* **What the task asks**:
Copy the data word for word, keeping every line.

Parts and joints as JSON
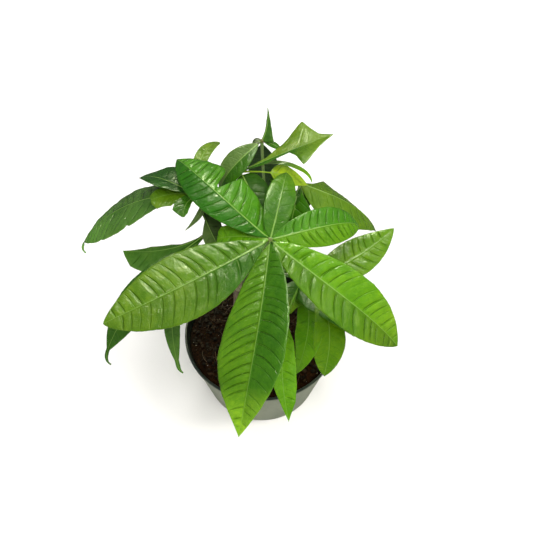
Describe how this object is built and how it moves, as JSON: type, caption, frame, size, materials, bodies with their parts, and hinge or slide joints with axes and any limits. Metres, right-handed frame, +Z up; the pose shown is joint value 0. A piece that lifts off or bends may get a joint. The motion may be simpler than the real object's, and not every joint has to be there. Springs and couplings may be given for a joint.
{
  "type": "potted money tree",
  "caption": "Small money tree in a round shallow nursery pot: cut stout trunk, green shoot and palmate leaves of long pointed leaflets that spread and droop well past the rim.",
  "frame": {"origin": "middle of the pot's flat underside, where it rests", "axes": "+Z up out of the pot, -Y towards the side the picture was taken from, +X to the right as seen from that side"},
  "size_m": [0.2951, 0.2976, 0.2708],
  "materials": {
    "pot_plastic": "satin, faintly scuffed",
    "potting_soil": "rough, crumbly, moist",
    "bark": "rough bark with pale marks",
    "green_stem": "smooth, satin",
    "leaf": "glossy leaf with pleated side veins and a pale midrib"
  },
  "bodies": {
    "root": {"pot": "pot_plastic", "soil": "potting_soil", "trunk": "bark", "shoot": "green_stem", "leaf_a": "leaf", "leaf_b": "leaf", "leaf_c": "leaf", "leaf_d": "leaf", "leaf_e": "leaf", "leaf_f": "leaf", "leaf_h": "leaf"}
  },
  "joints": []
}
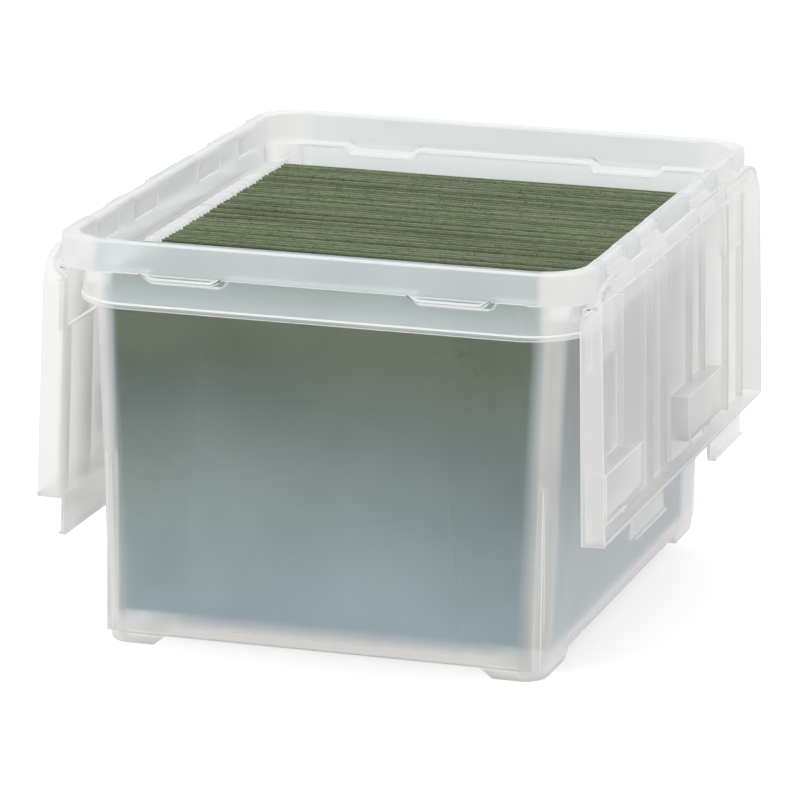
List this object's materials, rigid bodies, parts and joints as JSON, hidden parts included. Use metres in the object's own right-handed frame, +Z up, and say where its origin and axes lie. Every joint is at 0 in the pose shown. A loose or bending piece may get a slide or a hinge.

* **Exercise response**:
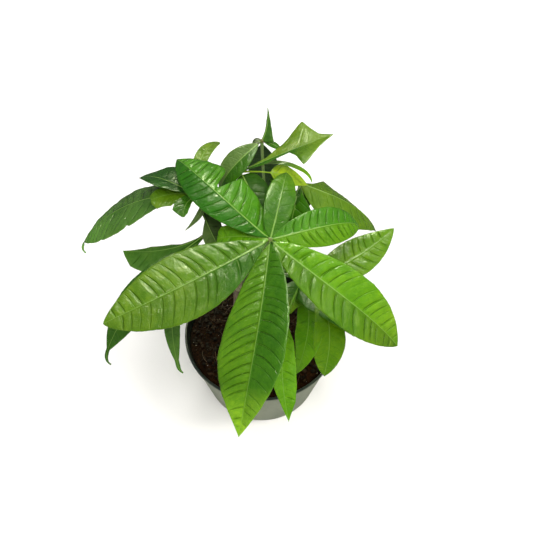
Describe how this object is built and how it moves, as JSON: type, caption, frame, size, materials, bodies with their parts, and hinge or slide joints with axes and any limits. Metres, right-handed frame, +Z up; the pose shown is joint value 0. A piece that lifts off or bends may get a joint. The motion may be simpler than the real object's, and not every joint has to be there. Springs and couplings may be given for a joint.
{
  "type": "potted money tree",
  "caption": "Small money tree in a round shallow nursery pot: cut stout trunk, green shoot and palmate leaves of long pointed leaflets that spread and droop well past the rim.",
  "frame": {"origin": "middle of the pot's flat underside, where it rests", "axes": "+Z up out of the pot, -Y towards the side the picture was taken from, +X to the right as seen from that side"},
  "size_m": [0.2951, 0.2976, 0.2708],
  "materials": {
    "pot_plastic": "satin, faintly scuffed",
    "potting_soil": "rough, crumbly, moist",
    "bark": "rough bark with pale marks",
    "green_stem": "smooth, satin",
    "leaf": "glossy leaf with pleated side veins and a pale midrib"
  },
  "bodies": {
    "root": {"pot": "pot_plastic", "soil": "potting_soil", "trunk": "bark", "shoot": "green_stem", "leaf_a": "leaf", "leaf_b": "leaf", "leaf_c": "leaf", "leaf_d": "leaf", "leaf_e": "leaf", "leaf_f": "leaf", "leaf_h": "leaf"}
  },
  "joints": []
}
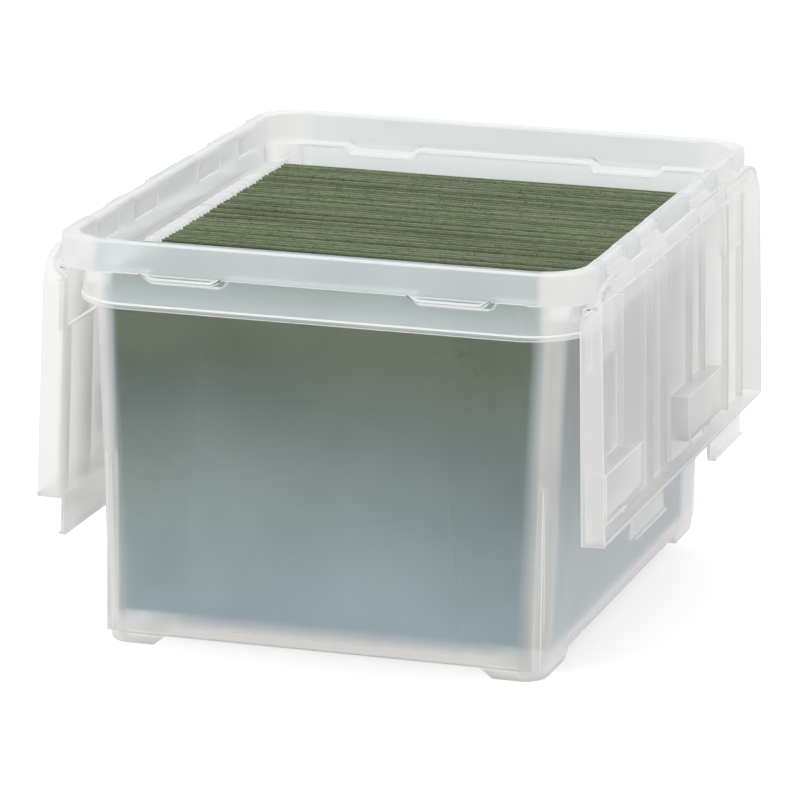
List this object's materials, rigid bodies, parts and joints as JSON, hidden parts included. Use metres in the object's own right-handed frame, +Z up, and say where its origin and axes lie. Every joint is at 0 in the pose shown. A loose or bending piece may get a slide or a hinge.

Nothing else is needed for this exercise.